Among patients with moderate to severe asthma, dupilumab reduced exacerbations by almost 50%, while also allowing glucocorticoid-treated patients to cut their use of that medication by 70%, with no increased risk of exacerbation.
The pair of placebo-controlled studies – Liberty Asthma Quest and Liberty Asthma Venture – also showed treatment-associated stability in forced expiratory volume (FEV1) evidence of lung remodeling among those who took the antibody, Mario Castro, MD, of Washington University, St. Louis, and his colleagues reported in the New England Journal of Medicine.
By week 12, FEV1 it had already increased by 0.32 L, they said.
“An analysis of the postbronchodilator FEV1 slope showed a loss of lung function in patients who received placebo and no loss in those who received dupilumab, findings that suggest a potential effect of dupilumab on airway remodeling,” wrote Dr. Castro and his colleagues. “The slope analysis showed that patients who received placebo lost, on average, approximately 40 mL annually, which is consistent with data from other cohorts of patients with asthma.”

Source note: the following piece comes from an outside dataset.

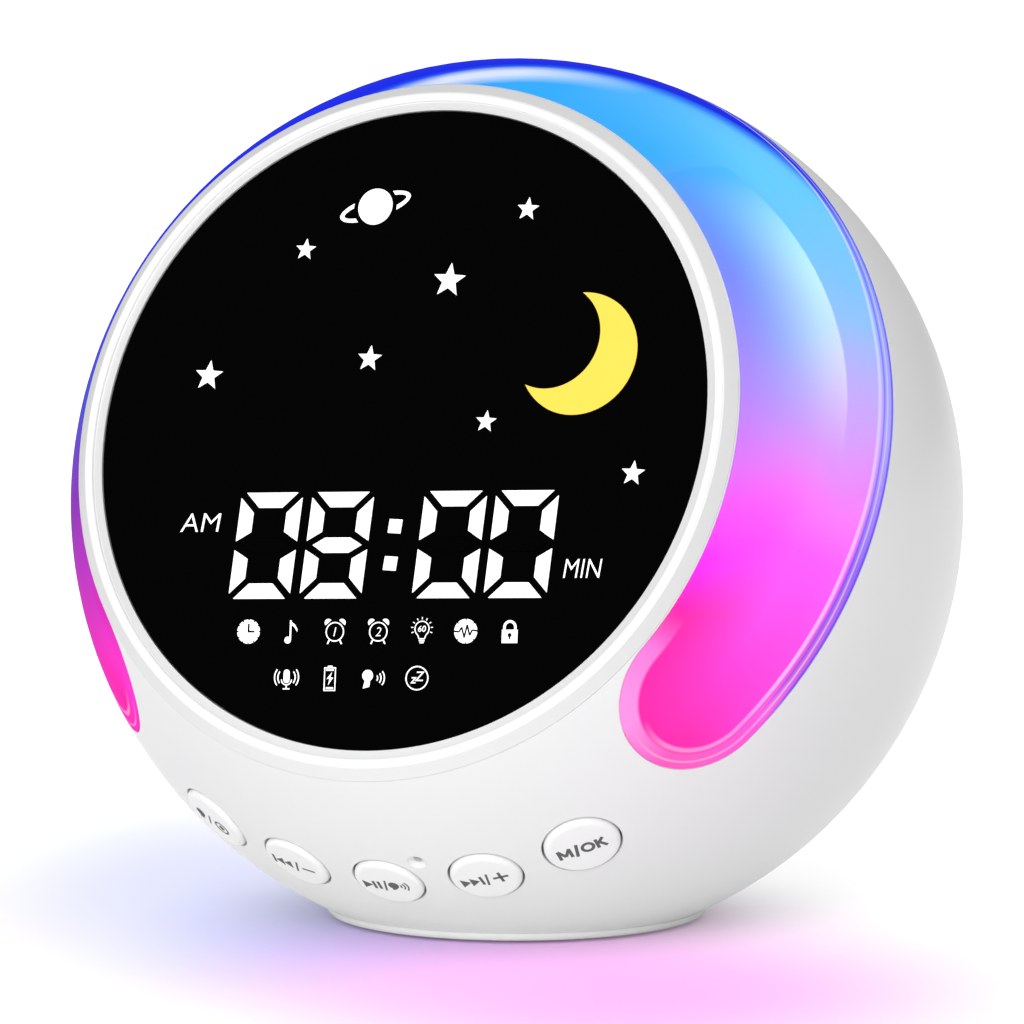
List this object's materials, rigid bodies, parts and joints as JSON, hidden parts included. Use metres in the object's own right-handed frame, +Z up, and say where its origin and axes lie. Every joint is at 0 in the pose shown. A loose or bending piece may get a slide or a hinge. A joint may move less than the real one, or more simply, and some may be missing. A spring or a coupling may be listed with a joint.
{
  "type": "kids alarm clock with night light",
  "caption": "Ball-shaped bedside alarm clock for children, with a tilted round display, a crescent night light over it and push buttons below.",
  "frame": {"origin": "centre of the foot pad's underside, on the table", "axes": "+Z up, the display faces -Y, +X is on the right of someone who reads the clock"},
  "size_m": [0.124, 0.1161, 0.1195],
  "materials": {
    "white_shell": "satin white moulded",
    "white_cover": "satin white moulded",
    "white_base": "satin white moulded",
    "grey_rubber": "matt",
    "zinc_screws": "zinc plated",
    "pale_grey_bezel": "glossy",
    "black_lens": "high gloss tinted",
    "lit_white": "lit milky guide",
    "dark_guide": "unlit guide",
    "lit_yellow": "lit milky guide",
    "lit_sky": "lit milky guide",
    "white_reflector": "matt white",
    "green_board": "solder mask",
    "lamp_chips": "moulded lamps",
    "clear_cover": "clear, polished",
    "lit_diffuser": "milky, lit from behind",
    "white_tray": "matt white",
    "white_flex": "flexible board",
    "black_carrier": "matt",
    "black_switches": "matt",
    "black_rubber": "matt",
    "microphone_can": "drawn can",
    "black_header": "matt",
    "black_chips": "matt",
    "capacitor_cans": "bare cans",
    "cream_sockets": "matt",
    "blue_cell": "sleeved",
    "black_cradle": "matt",
    "small_screws": "zinc plated",
    "speaker_steel": "black painted",
    "magnet": "bare ferrite and steel",
    "black_cone": "pressed",
    "black_foam": "foam",
    "socket_steel": "drawn",
    "white_buttons": "satin white",
    "black_plungers": "matt"
  },
  "bodies": {
    "housing": {"front_shell": "white_shell", "rear_cover": "white_cover", "base_plate": "white_base", "foot_pad": "grey_rubber", "base_screws": "zinc_screws", "rear_screws": "zinc_screws", "display_bezel": "pale_grey_bezel", "display_lens": "black_lens", "lit_segments": "lit_white", "unlit_segments": "dark_guide", "moon_guide": "lit_yellow", "sky_guides": "lit_sky", "display_reflector": "white_reflector", "display_board": "green_board", "display_chips": "lamp_chips", "display_screws": "zinc_screws", "light_cover": "clear_cover", "light_diffuser": "lit_diffuser", "light_tray": "white_tray", "light_strip": "white_flex", "light_chips": "lamp_chips", "button_bracket": "black_carrier", "bracket_screws": "zinc_screws", "switch_housings": "black_switches", "switch_boards": "green_board", "microphone_boot": "black_rubber", "microphone": "microphone_can", "main_board": "green_board", "board_screws": "zinc_screws", "board_header": "black_header", "main_chips": "black_chips", "main_capacitors": "capacitor_cans", "main_sockets": "cream_sockets", "battery_cell": "blue_cell", "battery_cradle": "black_cradle", "cradle_screws": "small_screws", "speaker_frame": "speaker_steel", "speaker_magnet": "magnet", "speaker_cone": "black_cone", "speaker_gasket": "black_foam", "speaker_screws": "small_screws", "inlet_socket": "socket_steel", "inlet_board": "green_board", "inlet_screws": "small_screws"},
    "button_lamp": {"button_lamp": "white_buttons", "plunger_lamp": "black_plungers"},
    "button_previous": {"button_previous": "white_buttons", "plunger_previous": "black_plungers"},
    "button_play": {"button_play": "white_buttons", "plunger_play": "black_plungers"},
    "button_next": {"button_next": "white_buttons", "plunger_next": "black_plungers"},
    "button_ok": {"button_ok": "white_buttons", "plunger_ok": "black_plungers"}
  },
  "joints": [
    {"name": "press_lamp", "type": "slide", "parent": "housing", "child": "button_lamp", "axis": [0.4491, 0.6028, 0.6595], "range_m": [0, 0.0006], "stiffness_N_per_m": 1200},
    {"name": "press_previous", "type": "slide", "parent": "housing", "child": "button_previous", "axis": [0.2316, 0.6336, 0.7382], "range_m": [0, 0.0006], "stiffness_N_per_m": 1200},
    {"name": "press_play", "type": "slide", "parent": "housing", "child": "button_play", "axis": [0, 0.6441, 0.7649], "range_m": [0, 0.0006], "stiffness_N_per_m": 1200},
    {"name": "press_next", "type": "slide", "parent": "housing", "child": "button_next", "axis": [-0.2316, 0.6336, 0.7382], "range_m": [0, 0.0006], "stiffness_N_per_m": 1200},
    {"name": "press_ok", "type": "slide", "parent": "housing", "child": "button_ok", "axis": [-0.4491, 0.6028, 0.6595], "range_m": [0, 0.0006], "stiffness_N_per_m": 1200}
  ]
}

Dupilumab is an anti–interleukin-4 alpha antibody that blocks both IL-4 and IL-13. The Quest trial examined efficacy and safety of two doses (200 mg and 300 mg every 2 weeks), compared with placebo in patients with uncontrolled asthma. Venture examined efficacy and safety of 300 mg or placebo as add-on therapy for patients with severe asthma who were taking glucocorticoids.
Liberty Asthma Quest
This 52-week study randomized 1,902 patients with severe, uncontrolled asthma to placebo or dupilumab 200 mg or 300 mg every other week. The primary endpoints were annual rate of severe asthma exacerbations and the change in FEV1 by week 12. The study also looked at these endpoints in patients whose baseline eosinophil count was greater than 300 per cubic millimeter.
Patients were a mean of 48 years old with a mean baseline FEV1 of about 1.75 L (about 58% of the predicted normal value). They had a mean of two exacerbations per year and an average eosinophil count of about 350 per cubic millimeter.

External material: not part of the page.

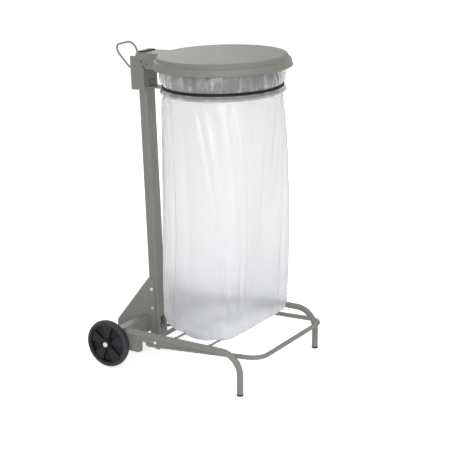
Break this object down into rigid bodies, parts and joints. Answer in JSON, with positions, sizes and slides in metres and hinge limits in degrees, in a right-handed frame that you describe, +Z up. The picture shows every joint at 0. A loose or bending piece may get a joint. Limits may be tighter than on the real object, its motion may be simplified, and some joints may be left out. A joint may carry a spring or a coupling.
{
  "type": "bin bag holder",
  "caption": "Wheeled bin bag holder: a leaning column carries a round collar with a bag, a hinged lid lifted by a foot pedal, and a push handle.",
  "frame": {"origin": "on the floor under the middle of the whole object's box", "axes": "+Z up, -Y to the front where the pedal is, +X along the axle to the right of someone who stands at the pedal and looks at the column"},
  "size_m": [0.522, 0.648, 0.9817],
  "materials": {
    "frame_paint": "satin grey powder coat with a fine orange peel",
    "lid_paint": "satin grey powder coat",
    "zinc_steel": "bright zinc plate",
    "black_plastic": "matt moulded",
    "buffer_rubber": "matt moulded rubber",
    "strap_elastic": "matt elastic band",
    "bag_film": "thin translucent white film, creased",
    "tyre_rubber": "matt solid rubber",
    "wheel_plastic": "moulded plastic, slightly glossy"
  },
  "bodies": {
    "frame": {"column": "frame_paint", "base_bracket": "frame_paint", "bracket_rivets": "zinc_steel", "left_rail": "frame_paint", "right_rail": "frame_paint", "left_foot_cap": "black_plastic", "right_foot_cap": "black_plastic", "left_side_plate": "frame_paint", "right_side_plate": "frame_paint", "axle_beam": "frame_paint", "axle": "zinc_steel", "left_axle_washer": "zinc_steel", "right_axle_washer": "zinc_steel", "left_axle_cap": "zinc_steel", "right_axle_cap": "zinc_steel", "front_rest_rod": "frame_paint", "rear_rest_rod": "frame_paint", "left_pedal_lug": "frame_paint", "right_pedal_lug": "frame_paint", "left_pivot_bolt": "zinc_steel", "right_pivot_bolt": "zinc_steel", "left_pivot_nut": "zinc_steel", "right_pivot_nut": "zinc_steel", "rod_guides": "black_plastic", "head_housing": "frame_paint", "hinge_pin": "zinc_steel", "push_handle": "frame_paint", "collar_carrier": "frame_paint", "collar": "frame_paint", "elastic_strap": "strap_elastic", "bag": "bag_film"},
    "lid": {"lid": "lid_paint", "lever_pin": "zinc_steel", "neck_rivets": "zinc_steel", "stop_pad": "buffer_rubber"},
    "pedal": {"pedal_bar": "frame_paint"},
    "link": {"link_rod": "zinc_steel"},
    "left_wheel": {"left_tyre": "tyre_rubber", "left_wheel_disc": "wheel_plastic"},
    "right_wheel": {"right_tyre": "tyre_rubber", "right_wheel_disc": "wheel_plastic"}
  },
  "joints": [
    {"name": "pedal_hinge", "type": "hinge", "parent": "frame", "child": "pedal", "pos_m": [0, 0.036, 0.1075], "axis": [1, 0, 0], "range_deg": [0, 10.8]},
    {"name": "link_slide", "type": "slide", "parent": "frame", "child": "link", "axis": [0, 0.0454, 0.999], "range_m": [0, 0.026]},
    {"name": "lid_hinge", "type": "hinge", "parent": "frame", "child": "lid", "pos_m": [0, 0.23366, 0.93584], "axis": [-1, 0, 0], "range_deg": [0, 80]},
    {"name": "left_wheel_spin", "type": "hinge", "parent": "frame", "child": "left_wheel", "pos_m": [-0.24, 0.206, 0.075], "axis": [1, 0, 0], "continuous": true},
    {"name": "right_wheel_spin", "type": "hinge", "parent": "frame", "child": "right_wheel", "pos_m": [0.24, 0.206, 0.075], "axis": [1, 0, 0], "continuous": true}
  ],
  "couplings": [
    {"joint": "link_slide", "follows": "pedal_hinge", "m_per_rad": 0.1378},
    {"joint": "lid_hinge", "follows": "pedal_hinge", "ratio": 7.4}
  ]
}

Both doses outperformed placebo in all endpoints.
Among those taking 200 mg, the annual relapse rate was 0.46 versus 0.87 among those taking placebo – a significant 47.7% risk reduction. Among those taking 300 mg, the exacerbation rate was 0.52 versus 0.97; this translated to a significant 46% risk reduction.
The response rate was even greater among those with an eosinophil count greater than 300 per cubic millimeter: 0.37 for 200 mg and 0.40 for 300 mg versus the placebo rates of 1.08 and 1.24. This translated to risk reductions of 65.8% and 67.4%, respectively.
By week 12, FEV1 had significantly increased by 0.32 L in the 200-mg group and by 0.34 L in the 300-mg group, compared with nonsignificant increases among those taking placebo.
Again, patients with the high eosinophil counts experienced the greatest benefits, with FEV1 increasing by a mean of 0.43 L at 12 weeks in the 200-mg group and by 0.47 L in the 300-mg group, significantly better than either placebo comparator.
The benefit was already noticeable by the 2-week evaluation, the investigators noted.
Dupilumab appeared safe; injection-site reactions were the most common adverse event, occurring in 15% of the low-dose group and 18% of the high-dose group. However, 52 patients taking the drug experienced eosinophilia, compared with four of those taking placebo (4.1% vs. 0.6%).
Four of those taking the study drug experienced clinical symptoms associated with eosinophilia, including worsening eosinophilia and chronic eosinophilic pneumonia.